Nama al-A’sya merupakan julukan baginya, karena ia memiliki kadar penglihatan yang lemah (rabun). Nama pada saat karier kepenyairannya meningkat, ia dijuluki Abu Basir yang berarti orang yang mempunyai penglihatan. Konon ayahnya mempunyai julukan “Orang yang mati kelaparan”, karena pada suatu ketika ayahnya memasuki sebuah goa hanya untuk berteduh di dalamnya dari cuaca panas, tetapi malang baginya tiba-tiba sebuah batu besar jatuh dari atas gunung dan menutupi mulut goa, yang menyebabkan ayahnya mati kelaparan di dalamnya. Mengenai kejadian itu, juhunnam seorang penyair membuat sebuah puisi hija’ (sindiran) untuk ayahnya yaitu:
“Ayahmu Qais bin Jundul mati kelaparan, kemudian pamanmu itu disusui oleh budak dari Khuma’ah”.
Khuma’ah adalah tempat kelahiran ibu dari al-A’sya. Saudara kakeknya, Musayyub bin ‘Alas mempunyai jasa yang besar dalam mengabadikan puisi al-A’sya.
Para ahli sastra Arab menganggapnya sebagai orang keempat setelah ketiga penyair yang telah disebutkan di atas. Penyair ini ditakuti akan ketajaman lidahnya, sebaliknya ia juga disenangi orang bila ia telah memuji seseorang, dan orang itu seketika itu pula akan menjadi terkenal.
Puisi-puisi al-A’sya banyak menceritakan pengembaraannya ke sebagian daerah jazirah Arab untuk memuji para pemimpin (kepala suku) dan para bangsawan. Sehingga di dalam diwan-nya (kumpulan puisi), dia banyak memuji Aswad bin Mundzir dan saundaranya yaitu Nu’man bin Mundzir dan Iyas bin Qubaisah. Dia juga banyak membicarakan mengenai perdamaian antara salah seorang penguasa di Yaman dengan bani Abdul Madin bin Diyan di Najran, dan penguasa yang bernama Hauzah bin ‘Ala Sayid dari bani Hanifah, yang tidak diketahui latar belakang mengenai perselisihan di antara ketiganya.
al-A’sya sering melakukan pengembaraan dan mengunjungi kawasan Hirah, Yaman, dan Diyar (sebuah daerah berbukit di Yaman), dan Najran, begitu pula dengan daerah Syam, Persia, dan Jerussalem. Khususnya di daerah Yaman, Nejed, dan Hirah, ia memuji para pejabat teras di sana.

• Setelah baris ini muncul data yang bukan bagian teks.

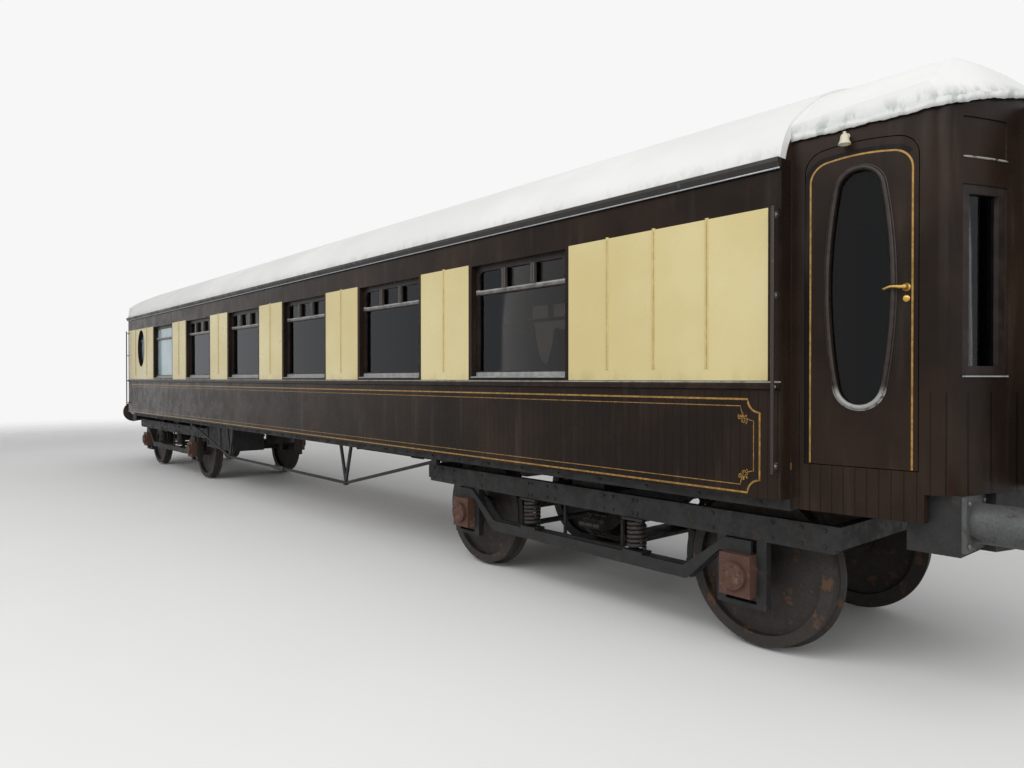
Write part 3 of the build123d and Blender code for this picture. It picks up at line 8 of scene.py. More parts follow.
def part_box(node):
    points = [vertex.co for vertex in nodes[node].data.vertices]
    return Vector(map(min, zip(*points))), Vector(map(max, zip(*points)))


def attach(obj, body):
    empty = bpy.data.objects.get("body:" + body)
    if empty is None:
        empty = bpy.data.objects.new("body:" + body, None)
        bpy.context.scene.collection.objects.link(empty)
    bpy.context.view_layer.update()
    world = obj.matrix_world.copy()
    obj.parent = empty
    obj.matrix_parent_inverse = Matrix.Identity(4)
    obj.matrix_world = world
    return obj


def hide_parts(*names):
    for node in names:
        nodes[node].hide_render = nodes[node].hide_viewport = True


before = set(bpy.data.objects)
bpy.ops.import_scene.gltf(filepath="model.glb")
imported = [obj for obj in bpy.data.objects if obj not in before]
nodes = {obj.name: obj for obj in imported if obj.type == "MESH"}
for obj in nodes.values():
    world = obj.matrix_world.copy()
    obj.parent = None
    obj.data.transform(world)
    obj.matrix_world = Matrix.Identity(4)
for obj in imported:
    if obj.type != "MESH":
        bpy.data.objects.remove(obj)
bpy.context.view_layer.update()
scene = bpy.context.scene

# Places in metres. +X runs along the coach, -Y is the photographed side, +Z is up.
side_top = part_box("body_sides")[1]
BODY_HALF_L = side_top.x
SIDE_Y = side_top.y
CANTRAIL_Z = side_top.z
HANDRAIL_Y = SIDE_Y + 0.045
BUFFER_END_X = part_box("buffer_rams")[1].x
RAIL_TOP = 0.028
WAIST_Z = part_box("mouldings")[0].z + 0.055
CREAM_FOOT = WAIST_Z + 0.004
CREAM_TOP = RAIL_TOP + 2.876
FLOOR_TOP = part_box("floor")[1].z
ROOF_EDGE_Z = RAIL_TOP + 3.449
ROOF_EDGE_DROP = 0.163
ENDS = (("front", 1), ("rear", -1))

# Side windows
WINDOW_PITCH = 2.075
WINDOW_FIRST_X = 5.265
WINDOW_XS = [WINDOW_FIRST_X - i * WINDOW_PITCH for i in range(6)]
WINDOW_HALF_W = 0.605
SILL_Z = WAIST_Z + 0.025
TRANSOM_Z = SILL_Z + 0.745
SILL_PLATE_H = 0.046
END_SILL_H = 0.006
OVAL_X = -6.65
OVAL_Z = WAIST_Z + 0.645

# Door wall: u runs along it from the body, z is up, out is away from it.
TAPER = radians(6.5)
WALL_START_Y = SIDE_Y - 0.13
DOORWAY_START_U = 0.075
DOORWAY_W = 0.622
DOOR_MID_U = DOORWAY_START_U + DOORWAY_W / 2
DOOR_GLASS_Z = FLOOR_TOP + 1.033
DOOR_GLASS_HALF = (0.165, 0.6725)
DOOR_GLASS_END_R = 0.115
HANDLE_U = DOORWAY_START_U + DOORWAY_W - 0.065
HANDLE_Z = FLOOR_TOP + 1.015
DOOR_FACE_OUT = -0.002

# Lower side boards
BOARD_PITCH = 0.064
GROOVE_W = 0.010
BOARD_TOP = WAIST_Z - 0.055


def srgb(r, g, b):
    """Linear colour of an sRGB colour given from 0 to 255."""
    parts = [v / 255 for v in (r, g, b)]
    return (*(v / 12.92 if v <= 0.04045 else ((v + 0.055) / 1.055) ** 2.4 for v in parts), 1.0)


UMBER = srgb(47, 35, 27)
UMBER_DARK = srgb(31, 23, 19)


class Nodes:
    """A node tree, built by short calls."""

    def __init__(self, tree):
        self.tree = tree

    def feed(self, socket, value):
        """Links an output to a socket, or sets the socket to a plain value."""
        if isinstance(value, bpy.types.NodeSocket):
            self.tree.links.new(value, socket)
        else:
            socket.default_value = value

    def add(self, kind, feeds=None, **settings):
        """A new node; feeds holds outputs or plain values by the name or number of an input."""
        node = self.tree.nodes.new(kind)
        for key, value in settings.items():
            setattr(node, key, value)
        for key, value in (feeds or {}).items():
            self.feed(node.inputs[key], value)
        return node

    def calc(self, kind, a, b=0.0):
        return self.add("ShaderNodeMath", {0: a, 1: b}, operation=kind).outputs[0]

    def times(self, a, b):
        return self.calc("MULTIPLY", a, b)

    def plus(self, a, b):
        return self.calc("ADD", a, b)

    def seen(self):
        """1 on rays that reach the camera straight, off a mirror or through glass."""
        rays = self.add("ShaderNodeLightPath").outputs
        bent = self.calc("MAXIMUM", rays["Is Glossy Ray"], rays["Is Transmission Ray"])
        return self.calc("MAXIMUM", rays["Is Camera Ray"], bent)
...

Begitu pula dengan kepergiaannya ke Diyar, ia mendapatkan hadiah sebagai balasan atas puisi-puisi yang telah diucapkannya dengan indah kepada bani ‘Amr.
Louis seorang orientalis barat, menganggap bahwa penyair ini penganut Nasrani, ia berpendapat dengan kesukaan al-A’sya dalam menyusun lagu-lagu rohani. Puisi madah-nya banyak memuji para uskup Najran, dan kebanyakan bait-bait puisi-nya berkaitan dengan orang-orang nasrani di Hirah. Namun, hal ini tidak dapat dibenarkan, karena kepercayaan Nasrani telah lama dianut dan merupakan agama nenek moyang. Sehingga setelah ia menerima ajaran ini, kebiasaan buruk dalam melakukan perbuatan dosa dan kemaksiatan telah ada pada diri al-A’sya. Hal ini dapat dilihat jelas dalam puisi-nya yang banyak menggambarkan kesenangannya akan mabuk-mabukkan dan pencinta harta. Dan untuk meneliti lebih lanjut tentang puisi al-A’sya dapat dilihat dalam kitab Sy’ir was Syuara’ karya Ibnu al-Qutaibah, kitab al-Jamhara, dan kitab al-Aghany karya al-Asfahany.
1.3 Puisi-Puisinya
Kumpulan puisi al-A’sya banyak diterbitkan oleh Jayir di London pada tahun 1928. Jayir menyalinnya dari Isykuriyal yang diambil dari Tsa’labah pada tahun 291 H. Sebagian dari puisi-nya juga diterbitkan oleh Daar al-Kutub, Mesir. Jumlah kasidahnya tidak kurang dari 77 bait kasidah, ditambah lagi l15 kasidah yang tidak diketahui asalnya, tetapi diyakini sebagai puisinya. Namun, kemungkinan besar puisi pilihan itu dikumpulkan oleh Tsa’labah. Selanjutnya Daar al-Kutub menemukan 40 bait kasidah al-A’sya yang diambil dari salinan di kantor perwakilan Yaman. Hal ini diketahui dari kalimat pendahuluan oleh penyusun diwan-nya.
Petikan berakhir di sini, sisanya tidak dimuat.